En partant des « bibliothèques publiques incontournables dans le domaine de l’éducation » de Pierre HAZETTE, en passant par « les bibliothèques et le livre, mes priorités » de Richard MILLER, pour arriver au « dans le cadre étroit de nos marges, le livre, les bibliothèques, la lecture publique sont restés en rade » d’Olivier CHASTEL et au cri « la politique de lecture publique est l’un des piliers de la politique du livre. La bibliothèque est le lieu privilégié d’où peuvent s’établir des synergies avec les autres secteurs culturels » de Fadila LAANAN, ces cinq dernières années, les bibliothèques ont fait l’objet de beaucoup d’intérêt verbal de nos ministres. Les politiques culturelles en matière de lecture, cela existe-t-il ailleurs que dans les discours ? Si le budget peut être considéré comme le lieu de concrétisation des choix ministériels, alors le constat se doit d’être sévère. Entre 2001 et 2005, le budget consacré à la Lecture publique a augmenté de 2,27% (243.000 €, moins que l’index !) alors que la musique augmentait de 23,09% (+ 5,2 millions €), les centres culturels de 21,18% (+3 millions €), l’éducation permanente de 29,49% (+5,3 millions €), la jeunesse de 20,75% (+2,6 millions €), le théâtre de 13,88% (+3,6 millions €), le Patrimoine et Arts plastiques de 44,89% (+3,7 millions). Dans le même temps, le budget de la RTBF augmentait de 17 millions € soit 70 fois l’évolution du budget de la Lecture publique.
Verba volant. Scripta manent.

Errements budgétaires communautaires

Dans les accords de 2002 de la St Polycarpe-Boniface, une somme de 45 milliards € devait être affectée à la Communauté française. Mis à part un fonds « écureuil », le solde devait être réparti à raison de 75% pour l’enseignement et 25% pour d’autres politiques. Dans celles-ci, la priorité n°2 était : « Revalorisation des missions des bibliothèques publiques » avec une projection budgétaire d’une augmentation en milliers d’euros des budgets du secteur de 308 en 2003, 680 en 2004 et 2.046 en 2005 (soit une augmentation de plus de 3 millions d’euros). Pourquoi ce plan a-t-il été appliqué et respecté dans beaucoup de secteurs et ne l’a-t-il pas été en Lecture publique où l’augmentation réelle fut 24 fois inférieure à ce qui avait été promis en 2002 et s’est soldée par une maigre croissance de 123.000 € ?

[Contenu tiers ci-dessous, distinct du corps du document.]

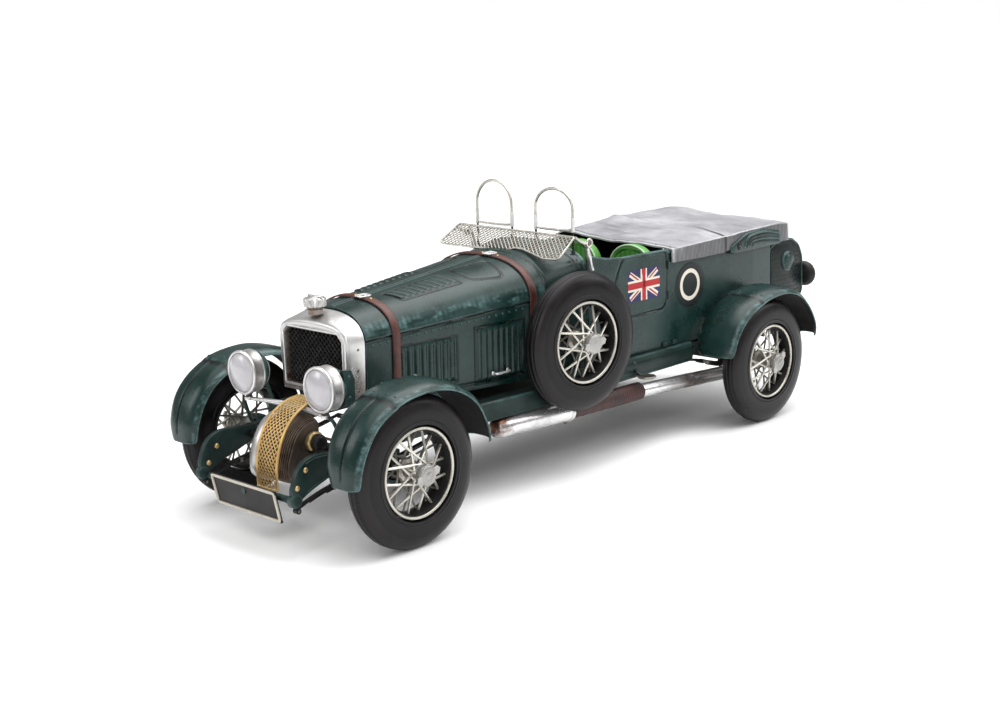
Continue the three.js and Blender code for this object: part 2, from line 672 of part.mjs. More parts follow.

Si l’on examine l’évolution budgétaire de la Communauté française, depuis les années soixante, on constate que si l’ensemble des secteurs culturels était, à l’origine, à peu près au même niveau, la Lecture publique a vu son budget multiplié par 11, la Musique a bénéficié d’un coefficient multiplicateur de 28, de 30 pour le Théâtre et de 40 pour l’Education permanente/Jeunesse.
Comment ne pas rire jaune en voyant l’évolution des masses budgétaires affectées aux animations en Lecture publique. Entre les deux enquêtes PISA (2000 et 2003), les subsides octroyés à la politique d’accueil des élèves et aux animations en bibliothèques ont été divisés par 10. En 2005, la masse totale des aides financières octroyées pour les animations aux bibliothèques est de 82.000 € (soit 7 fois moins que la dotation du Front National). Choix de société !

Il est manifeste qu’au cours des arbitrages auxquels le politique doit faire face, la Lecture publique ne l’intéresse pas très fort. Parce qu’une bibliothèque qui meurt cela ne fait pas beaucoup de bruit, parce que le peuple des bibliothécaires est cadenassé par les multiples facettes de ses pouvoirs organisateurs, parce que le soutien à une bibliothèque n’est pas très « sexy » électoralement, on laisse ce secteur s’étioler, s’estomper malgré les résultats criants à l’action des diverses enquêtes PISA. Les bibliothèques ont du mal à croire qu’elles peuvent faire confiance à une Communauté qui montre, par ses actes concrets, quarante ans de désintérêt...
Elles seront cependant présentes, avec leurs associations professionnelles, aux Etats généraux pour prouver tout le dynamisme de leur secteur et avec des suggestions et des propositions qu’elles aimeraient faire entendre.